Enquanto a comunidade internacional aguarda que o acordo de cessar-fogo e retirada de forças sacramentado pela ONU seja plenamente acatado no porto de Hodeidah, a denúncia de que os sauditas estão utilizando crianças sudanesas como carne de canhão em sua guerra contra o Iêmen aumenta o isolamento de Riad e realça a cumplicidade dos EUA.
“Crianças pagas para matar crianças”, denunciou o presidente da Fundação Ploughshares, Joe Cirincione. “É assim que nosso ‘aliado’, Arábia Saudita, paga sua repugnante guerra no Iêmen”. “E nós ajudamos a pagar por isso”.
A Ploughshares é uma instituição que foi fundada em 1981 para lutar contra a insânia da guerra nuclear pela ativista progressista e ex-dirigente da Anistia Internacional, Sally Lilienthal, e que também se dedica à paz.
Depois de, durante quatro anos, passar olimpicamente ao largo do genocídio no Iêmen, o New York Times acaba de registrar “as crianças soldados de Darfur”, área conflagrada do Sudão, com Riad pagando até “US$ 10.000” para os meninos que fossem lutar a milhares de quilômetros de sua terra.
Um dos citados pelo NYT – Hager Shomo Ahmed – tinha 14 anos quando foi recrutado. No conflito de Darfur, que se estendeu por anos, 300 mil pessoas foram mortas e mais de 1 milhão tiveram que abandonar suas casas. “Soldados sudaneses dizem que há dezenas de milhares de sobreviventes desesperados do conflito em Darfur, muitos deles crianças”.
A devastação causada pelo conflito e a asfixiante miséria empurram famílias à beira da fome a ceder seus meninos. Os meninos soldados são estimados em pelo menos 20% de cada unidade e até tanto quanto 40%, conforme testemunhas.
A qualquer momento dos quatro anos da guerra no Iêmen “14 mil milicianos sudaneses” atuaram como mercenários. “Centenas, no mínimo, morreram ali”, conforme combatentes que retornaram e parlamentares sudaneses.
Hager relatou que sua unidade perdeu 180 pessoas em seis meses. Ele ficava aterrorizado, mas recebeu autorização para falar com a família de tempos em tempos, se recompôs e se acostumou à matança. Com o soldo de mercenário, sua família comprou uma casa e dez cabeças de gado.

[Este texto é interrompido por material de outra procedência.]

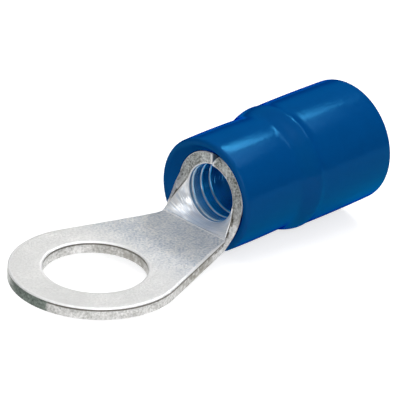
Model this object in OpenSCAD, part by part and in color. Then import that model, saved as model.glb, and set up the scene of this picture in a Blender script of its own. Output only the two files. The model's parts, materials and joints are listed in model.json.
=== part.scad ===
// Insulated crimp ring terminal for a 16 mm2 conductor and an M10 stud.
// A flat ring tongue and a rolled barrel are stamped from one strip of copper,
// and a stepped plastic sleeve is pushed over the barrel from behind the ring.
//
// Frame: origin at the centre of the stud hole, on the tongue's underside.
// +X runs along the barrel towards the wire entry, +Z points out of the top face.

/* [Ring tongue] */
// diameter of the hole for the stud
stud_hole_d = 10.5; // [8.4:0.1:12]
// outer diameter of the ring round the hole
ring_d = 17.4; // [16.5:0.1:20]
// thickness of the flat tongue
tongue_t = 1.3; // [1:0.05:1.6]
// width of the tongue where it starts to roll up into the barrel
neck_w = 8.7; // [7.6:0.1:9.4]

/* [Barrel] */
// distance from the stud centre to the mouth of the barrel
mouth_x = 16.05; // [15:0.05:22]
// length over which the flat strip rolls up into the round barrel
flare_len = 2.05; // [1.6:0.05:3]
// fillet between the side of the tongue and the mouth of the barrel
corner_r = 1.5; // [0.8:0.1:2]
// diameter of the bore that takes the bare conductor
bore_d = 6.2; // [5.6:0.1:7]
// wall of the rolled barrel
barrel_wall = 1.4; // [1.1:0.05:1.7]
// length of the barrel behind its mouth
barrel_len = 10; // [8:0.5:14]
// how far the underside of the barrel drops below the underside of the tongue
barrel_drop = 0.2; // [0:0.05:0.5]
// chamfer round the bore where the conductor enters
bore_chamfer = 0.3; // [0.1:0.05:0.5]

/* [Seam] */
// gap left between the two butted edges of the rolled strip
seam_gap = 0.08; // [0.04:0.02:0.2]
// width of the notch that the turned-down edge on the -Y side leaves along the top
seam_notch_w = 0.65; // [0.4:0.05:1]
// depth of that notch
seam_notch_depth = 1; // [0.3:0.05:1.1]

/* [Serrations] */
// number of grooves that bite into the conductor
groove_count = 3; // [2:1:6]
// distance from one groove to the next
groove_pitch = 1.25; // [1.1:0.05:1.4]
// width of a groove at the surface of the bore
groove_w = 0.36; // [0.24:0.02:0.6]
// depth of a groove
groove_depth = 0.16; // [0.1:0.02:0.3]
// distance from the mouth to the first groove
first_groove = 0.6; // [0.4:0.05:1]

/* [Sleeve] */
// gap all round between the barrel and the sleeve
sleeve_fit = 0.05; // [0.03:0.01:0.15]
// wall of the sleeve over the barrel
front_wall = 1.52; // [1.2:0.02:2]
// diameter of the bore that takes the insulated wire
wire_bore_d = 11; // [9.6:0.1:12]
// wall of the sleeve round the insulated wire
rear_wall = 1.1; // [0.8:0.05:1.5]
// how far the lip of the sleeve stands ahead of the mouth of the barrel
lip_ahead = 0.9; // [0.7:0.05:1.2]
// width of the flat crest between the outer and the inner rounding of the lip
lip_crest = 0.05; // [0.02:0.01:0.2]
// length of the front section, from the lip to the start of the shoulder
front_len = 7.9; // [6:0.1:10]
// length of the shoulder between the two sections
shoulder_len = 2.5; // [1.5:0.1:4]
// length of the rear section behind the shoulder
rear_len = 10.9; // [8:0.1:16]
// height of the bead that the mould leaves on top of the shoulder
shoulder_bead = 0.06; // [0.02:0.01:0.12]
// thickness of the collar that the end of the barrel butts against
collar_t = 0.5; // [0.3:0.05:1]
// length of the funnel that guides the strands into the barrel
funnel_len = 2.2; // [1:0.1:4]
// rounding of the lip
lip_r = 0.42; // [0.2:0.02:0.5]
// rounding of the rear rim
rim_r = 0.25; // [0.1:0.05:0.4]

/* [Hidden] */
$fn = 72;
// how far a cutter stands proud of what it cuts: past an end, and past a wall
eps = 0.01;
clear = 0.2;
// the neck reaches this far into the barrel's wall, and stays this far inside its surfaces
neck_root = 0.12;
neck_inset = 0.03;
// the bead on the shoulder stays full for this length, then fades out over the next
bead_full = 0.5;
bead_fade = 0.7;

// blank and barrel
ring_r = ring_d / 2;
neck_x = mouth_x - flare_len;
neck_y = neck_w / 2;
bore_r = bore_d / 2;
barrel_r = bore_r + barrel_wall;
mid_r = bore_r + barrel_wall / 2;
axis_z = barrel_r - barrel_drop;

// where the straight side of the tongue leaves the ring
neck_dist = sqrt(neck_x * neck_x + neck_y * neck_y);
leave_a = atan2(neck_y, neck_x) + acos(ring_r / neck_dist);
leave = [ring_r * cos(leave_a), ring_r * sin(leave_a)];
side_a = atan((neck_y - leave.y) / (neck_x - leave.x));

// centre of the fillet between the tongue's side and the mouth
fillet_c = [
  mouth_x - corner_r,
  neck_y + (mouth_x - corner_r - neck_x) * tan(side_a) + corner_r / cos(side_a)
];

// sleeve
sleeve_bore_r = barrel_r + sleeve_fit;
front_r = sleeve_bore_r + front_wall;
wire_bore_r = wire_bore_d / 2;
rear_r = wire_bore_r + rear_wall;
lip_x = mouth_x - lip_ahead;
shoulder_x = lip_x + front_len;
rear_x = shoulder_x + shoulder_len;
end_x = rear_x + rear_len;
barrel_end = mouth_x + barrel_len;
collar_x = barrel_end + sleeve_fit;
funnel_x = collar_x + collar_t;

// ---- rolled neck: the strip between the flat tongue and the round barrel ----

// stations along the neck as [x, half width of the strip there]; the last one
// roots the neck in the wall of the barrel
neck_stations = concat(
  [[neck_x, neck_y]],
  [for (a = [-10 : 10 : 90])
    let (x = fillet_c.x + corner_r * sin(a), y = fillet_c.y - corner_r * cos(a))
    if (x > neck_x + eps) [x, y]],
  [[mouth_x + neck_root, fillet_c.y]]
);
neck_steps = 20;

// how far the strip is rolled up at x, from 0 (flat) to 1 (round)
function rolled(x) = min(1, (x - neck_x) / flare_len);
function strip_t(u) = tongue_t + (barrel_wall - 2 * neck_inset - tongue_t) * u;
function strip_z(u) = tongue_t / 2 + (axis_z - mid_r - tongue_t / 2) * u;

// point of the strip's cross-section: s is the length along the strip from its
// middle, and side is 1 for the inner face and -1 for the outer face
function strip_point(x, s, side) =
  let (
    u = rolled(x),
    curve = u / mid_r,
    turn = s * curve * 180 / PI,
    flat = curve < 0.001,
    y = flat ? s : sin(turn) / curve,
    z = flat ? 0 : (1 - cos(turn)) / curve,
    half = side * strip_t(u) / 2
  )
  [x, y - half * sin(turn), strip_z(u) + z + half * cos(turn)];

module rolled_neck() {
  n = neck_steps;
  row = 2 * (n + 1);
  points = [
    for (st = neck_stations)
      for (k = [0 : row - 1])
        let (side = k <= n ? 1 : -1, j = k <= n ? k : row - 1 - k)
        strip_point(st[0], st[1] * (2 * j / n - 1), side)
  ];
  last = len(neck_stations) - 1;
  skin = [
    for (i = [0 : last - 1])
      for (k = [0 : row - 1])
        let (a = i * row + k, b = i * row + (k + 1) % row)
        each [[a, b, b + row], [a, b + row, a + row]]
  ];
  front = [
    for (j = [0 : n - 1])
      each [[j, row - 1 - j, row - 2 - j], [j, row - 2 - j, j + 1]]
  ];
  back = [for (f = front) [last * row + f[2], last * row + f[1], last * row + f[0]]];
  polyhedron(points, concat(skin, front, back), convexity = 6);
}

// ---- flat tongue with the stud hole ----

module ring_tongue() {
  linear_extrude(tongue_t)
    difference() {
      union() {
        circle(r = ring_r, $fn = 96);
        polygon([
          [0, 0],
          [leave.x, -leave.y],
          [neck_x, -neck_y],
          [neck_x, neck_y],
          [leave.x, leave.y]
        ]);
      }
      circle(d = stud_hole_d, $fn = 96);
    }
}

// ---- rolled barrel with its butt seam and serrations ----

// ring of metal that one serration removes, centred on x = 0
module groove() {
  rotate([0, 90, 0])
    rotate_extrude()
      polygon([
        [bore_r - clear, -groove_w / 2],
        [bore_r, -groove_w / 2],
        [bore_r + groove_depth, -groove_w / 5],
        [bore_r + groove_depth, groove_w / 5],
        [bore_r, groove_w / 2],
        [bore_r - clear, groove_w / 2]
      ]);
}

// butt seam along the top: a narrow gap, and over it the notch, whose +Y side is
// square to the barrel and whose -Y side is the slope of the turned-down edge
module seam(length) {
  floor_r = barrel_r - seam_notch_depth;
  top_r = barrel_r + clear;
  slope = seam_notch_w / seam_notch_depth;
  translate([-eps, 0, 0])
    rotate([90, 0, 90])
      linear_extrude(length + 2 * eps)
        polygon([
          [-seam_gap / 2, bore_r - clear - groove_depth],
          [seam_gap / 2, bore_r - clear - groove_depth],
          [seam_gap / 2, top_r],
          [-seam_gap / 2 - slope * (top_r - floor_r), top_r],
          [-seam_gap / 2, floor_r]
        ]);
}

module barrel() {
  translate([mouth_x, 0, axis_z])
    difference() {
      rotate([0, 90, 0])
        cylinder(r = barrel_r, h = barrel_len);
      translate([-eps, 0, 0])
        rotate([0, 90, 0])
          cylinder(r = bore_r, h = barrel_len + 2 * eps);
      translate([barrel_len - bore_chamfer, 0, 0])
        rotate([0, 90, 0])
          cylinder(r1 = bore_r, r2 = bore_r + bore_chamfer + eps, h = bore_chamfer + eps);
      for (i = [0 : groove_count - 1])
        translate([first_groove + i * groove_pitch, 0, 0])
          groove();
      seam(barrel_len);
    }
}

module terminal() {
  color([0.79, 0.79, 0.78]) {
    union() {
      ring_tongue();
      rolled_neck();
      barrel();
    }
  }
}

// ---- insulating sleeve ----

// smooth step from 0 to 1
function ease(t) = (1 - cos(180 * t)) / 2;

// quarter circle of radius r round c, from angle a0 to a1, as [radius, x] points
function arc(c, r, a0, a1, n = 5) =
  [for (i = [0 : n]) let (a = a0 + (a1 - a0) * i / n) c + r * [cos(a), sin(a)]];

// outline of the wall as [distance from the axis, x]
sleeve_outline = concat(
  // hollow front face, from the bore out to the rounded lip
  [[sleeve_bore_r, mouth_x + sleeve_fit]],
  arc([front_r - lip_r - lip_crest, lip_x + lip_r], lip_r, 240, 270, 3),
  arc([front_r - lip_r, lip_x + lip_r], lip_r, 285, 360, 5),
  // shoulder and the bead on top of it
  [for (i = [0 : 8])
    [front_r + (rear_r - front_r) * ease(i / 8) + shoulder_bead * pow(i / 8, 3),
     shoulder_x + shoulder_len * i / 8]],
  [[rear_r + shoulder_bead, rear_x + bead_full],
   [rear_r, rear_x + bead_full + bead_fade]],
  // rear rim
  arc([rear_r - rim_r, end_x - rim_r], rim_r, 0, 90, 4),
  arc([wire_bore_r + rim_r, end_x - rim_r], rim_r, 90, 180, 4),
  // wire bore, funnel, collar and barrel seat
  [[wire_bore_r, funnel_x + funnel_len],
   [bore_r, funnel_x],
   [bore_r, collar_x],
   [sleeve_bore_r, collar_x]]
);

module sleeve() {
  color([0.0, 0.3, 0.56])
    translate([0, 0, axis_z])
      rotate([0, 90, 0])
        rotate_extrude($fn = 72)
          polygon(sleeve_outline);
}

terminal();
sleeve();
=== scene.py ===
# %% [markdown]
# # A ring terminal in its blue sleeve
# The object is a cable lug for a screw stud. A flat ring is stamped from tinned copper, its
# tail is rolled up into a barrel, and a moulded blue sleeve is pushed over that barrel. The
# measured model could be shaded as it is, but its edges are knife sharp, and rounded edges are
# what catches the light. So this lesson makes both parts again the way a factory does: the
# metal as a flat blank that is rolled, the sleeve as a turned profile. Both are then laid on a
# white table under soft light.
# %% Load the measured model
import json
import math

import bmesh
import bpy
import numpy as np
from mathutils import Matrix, Vector
from mathutils.geometry import delaunay_2d_cdt


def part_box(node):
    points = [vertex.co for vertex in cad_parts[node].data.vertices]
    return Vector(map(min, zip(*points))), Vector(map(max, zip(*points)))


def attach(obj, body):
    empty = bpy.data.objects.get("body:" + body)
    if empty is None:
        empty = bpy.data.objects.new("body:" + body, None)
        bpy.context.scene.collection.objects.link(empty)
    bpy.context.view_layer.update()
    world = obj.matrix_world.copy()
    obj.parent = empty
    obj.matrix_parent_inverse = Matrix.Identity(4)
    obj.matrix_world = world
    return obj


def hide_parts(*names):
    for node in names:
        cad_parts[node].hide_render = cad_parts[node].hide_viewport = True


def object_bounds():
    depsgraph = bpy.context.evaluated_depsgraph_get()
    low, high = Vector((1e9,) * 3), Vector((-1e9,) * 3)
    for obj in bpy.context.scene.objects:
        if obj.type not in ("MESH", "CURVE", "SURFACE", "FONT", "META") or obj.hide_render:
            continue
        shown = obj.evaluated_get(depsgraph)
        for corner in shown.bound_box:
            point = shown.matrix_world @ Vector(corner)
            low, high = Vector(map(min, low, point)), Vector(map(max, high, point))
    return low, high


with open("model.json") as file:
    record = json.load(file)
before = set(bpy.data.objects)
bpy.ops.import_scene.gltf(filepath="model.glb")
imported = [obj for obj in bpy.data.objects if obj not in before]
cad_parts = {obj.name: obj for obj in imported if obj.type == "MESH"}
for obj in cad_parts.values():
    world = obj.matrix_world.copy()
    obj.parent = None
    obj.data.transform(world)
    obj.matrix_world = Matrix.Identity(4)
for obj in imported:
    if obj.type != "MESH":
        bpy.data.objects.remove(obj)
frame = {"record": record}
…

Segundo relatos dos sudaneses, os mandantes sauditas e dos Emirados dão ordens de longe. “Os sauditas nos dizem o que fazer por telefone e dispositivos, eles nunca lutam conosco”, afirmou o mercenário sudanês de 28 anos, Mohamed Suleiman al Fadil. “Eles tratam os sudaneses como sua lenha”, descreveu outro mercenário apenas identificado como “Ahmed, 25”, da tribo Awlad Zeid, que lutou perto de Hodeidah.
Um ex-banqueiro sudanês ouvido pelo NYT afirmou que “estamos exportando soldados para lutar como se fossem uma mercadoria que estivéssemos trocando por moeda estrangeira”. Em última instância, ao utilizar combatentes estrangeiros a rodo, o que Riad tenta é evitar o desgaste e inevitável descontentamento de sua população em caso de mortes de sauditas.
O uso de crianças como combatentes, amplamente disseminado na África, mas não só lá, viola a lei internacional e, por isso, o porta-voz de Riad asseverou que “as alegações de que há crianças entre as fileiras das forças sudanesas são fictícias e sem fundamento”.
Em Hodeidah, de que o povo do Iêmen depende desesperadamente para evitar uma fome na escala de milhões de vítimas, já começou o reposicionamento das forças beligerantes para que o porto passe a ser administrado pelas forças locais, conforme o acordo alcançado na Suécia e consagrado pelo Conselho de Segurança da ONU.
Já chegou ao país o chefe do comitê internacional de monitoramento do cessar-fogo, o general da reserva holandês Patrick Cammaert, e a grande questão é até que medida Riad vai respeitar o acordo.